Review: A Piece of the World by Christina Baker Kline

A Piece of the World
by Christina Baker Kline

Publisher: William Morrow
Pages: 320
Format: ARC
Buy the Book: Harper

Goodreads:  "Later he told me that he’d been afraid to show me the painting. He thought I wouldn’t like the way he portrayed me: dragging myself across the field, fingers clutching dirt, my legs twisted behind. The arid moonscape of wheatgrass and timothy. That dilapidated house in the distance, looming up like a secret that won’t stay hidden." 

To Christina Olson, the entire world was her family’s remote farm in the small coastal town of Cushing, Maine. Born in the home her family had lived in for generations, and increasingly incapacitated by illness, Christina seemed destined for a small life. Instead, for more than twenty years, she was host and inspiration for the artist Andrew Wyeth, and became the subject of one of the best known American paintings of the twentieth century.

As she did in her beloved smash bestseller Orphan Train, Christina Baker Kline interweaves fact and fiction in a powerful novel that illuminates a little-known part of America’s history. Bringing into focus the flesh-and-blood woman behind the portrait, she vividly imagines the life of a woman with a complicated relationship to her family and her past, and a special bond with one of our greatest modern artists.


Kritters Thoughts:  What a piece of work!  From beginning to end, I loved how this story unfolded.  Christina Olson tells her story of growing up in a small town in Maine and how her and her family did not quite move with the times and how apparent that is when an artist comes to stay for a few summers and Christina can then see her life and her home through his eyes.
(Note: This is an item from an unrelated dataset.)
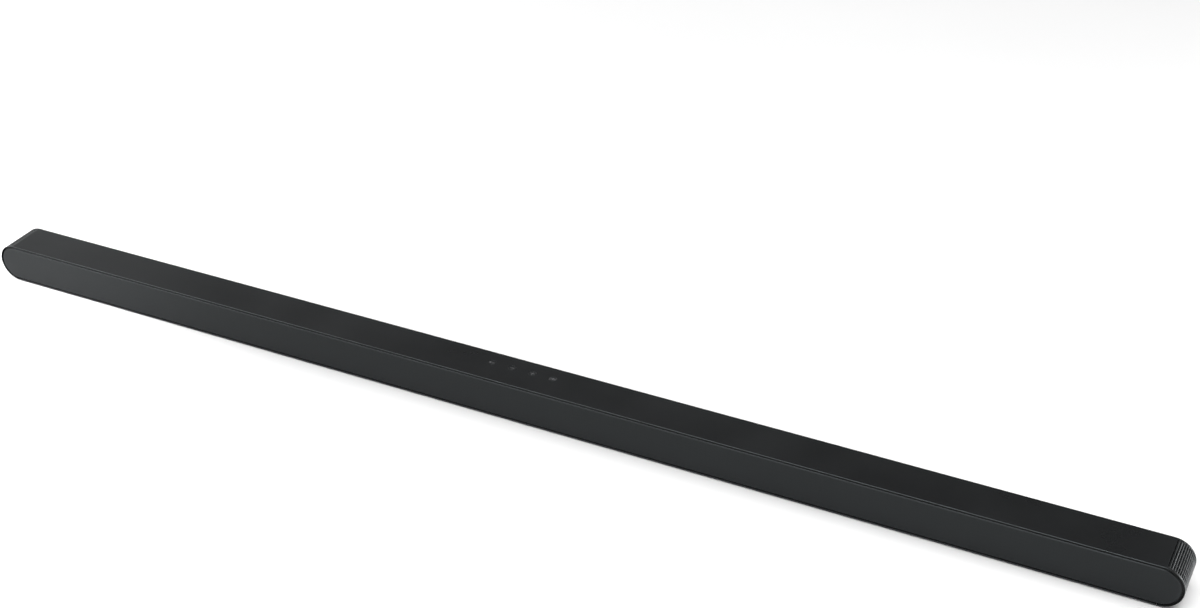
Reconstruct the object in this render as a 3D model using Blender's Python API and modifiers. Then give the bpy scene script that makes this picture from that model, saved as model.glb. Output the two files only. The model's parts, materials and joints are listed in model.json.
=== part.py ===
"""Slim soundbar, built as the separate pieces that it comes apart into.

Metres, +Z up. +X runs along the bar to the right as seen from the front, and the front faces -Y.
The origin is the middle of the underside of the feet. Every piece is its own object; a piece that
moves has its origin, or its parent empty, on its joint's axis.
"""

import math

import bmesh
import bpy
from mathutils import Matrix, Vector

MM = 0.001
GAP = 0.3 * MM  # between pieces that touch on the real object

# Envelope
LENGTH = 1160 * MM
DEPTH = 39.9 * MM
FOOT_DROP = 1.2 * MM  # the feet hold the casing this far off the table
HEIGHT = FOOT_DROP + 38 * MM
FRONT = -DEPTH / 2
REAR = DEPTH / 2

# Casing: a band that is the deck and both round ends, closed below by the bottom cover
WALL = 1.2 * MM
CASING_RADIUS = (HEIGHT - FOOT_DROP) / 2
MID_Z = FOOT_DROP + CASING_RADIUS
TANGENT_X = LENGTH / 2 - CASING_RADIUS
DECK_UNDERSIDE = HEIGHT - WALL
FLOOR_TOP = FOOT_DROP + WALL
END_SLOTS = 15  # sound slots round each end
SLOT_SHARE = 0.45  # of the slot pitch that is open
SLOT_RIM = 2 * MM  # solid band at the front and rear of each end

# Front plates and rear covers
GRILLE_GROOVE = 1.2 * MM
GRILLE_THICKNESS = 1.2 * MM
GRILLE_BEVEL = 0.5 * MM
GRILLE_RADIUS = CASING_RADIUS - WALL - GRILLE_GROOVE
OUTLINE_LOOP = 40  # points round a plate that fills the bar's outline
CLOTH_THICKNESS = 0.4 * MM
CLOTH_FRONT = FRONT + GRILLE_THICKNESS + GAP
BAFFLE_THICKNESS = 2.6 * MM
BAFFLE_FRONT = CLOTH_FRONT + CLOTH_THICKNESS + GAP
BAFFLE_BACK = BAFFLE_FRONT + BAFFLE_THICKNESS
INNER_RADIUS = CASING_RADIUS - WALL - GAP  # of plates that fit inside the band
REAR_COVER_THICKNESS = 2 * MM
REAR_COVER_INNER = REAR - REAR_COVER_THICKNESS
VENTS = 12
VENT_PITCH = 9 * MM
VENT_WIDTH = 2 * MM
VENT_HEIGHT = 12 * MM

# Chassis walls that part the bar into chambers
RIB_THICKNESS = 1.6 * MM
RIB_OVERLAP = 0.4 * MM  # how far a wall runs into the baffle that it is moulded with
RIB_XS = (-0.515, -0.410, -0.272, -0.112, 0.272, 0.410, 0.515)
SCREWED_RIB_XS = (-0.515, -0.272, 0.272, 0.515)
CHASSIS_BOTTOM = FLOOR_TOP + GAP
CHASSIS_TOP = DECK_UNDERSIDE - GAP
CHASSIS_BACK = REAR_COVER_INNER - GAP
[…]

This book starts each section with a title and starts in the "present" time where Andrew Wyeth the artist is living in their home and spending summers making art.  In the middle of this book while reading, I looked Andrew Wyeth and his artwork and read his Wikipedia page, it was interesting to see the truth behind this fictional story.  

Then naturally the book went back in time to Christina's story.  Moving chronologically, it felt as though Christina was telling Andrew and the reader her story and how they got to where they are now.  I loved how Christina told her story and I ached when she ached.  I was completely invested in Christina and really wanted to know where she would end up and hoped that she found satisfaction in the life that was thrown her way.

The way Christina Baker Kline weaves fact and fiction is just spot on.  I love wondering what parts are true and where she stretched it a little.  I will absolutely continue to read her take on historical tales.

Rating: absolutely loved it and want a sequel

Disclosure of Material Connection:  I received one copy of this book free of charge from TLC Book Tours.  I was not required to write a positive review in exchange for receipt of the book; rather, the opinions expressed in this review are my own.


1 comment:

  1. I'm not familiar with the art featured in this book but the story itself is fascinating!

    Thanks for being a part of the tour.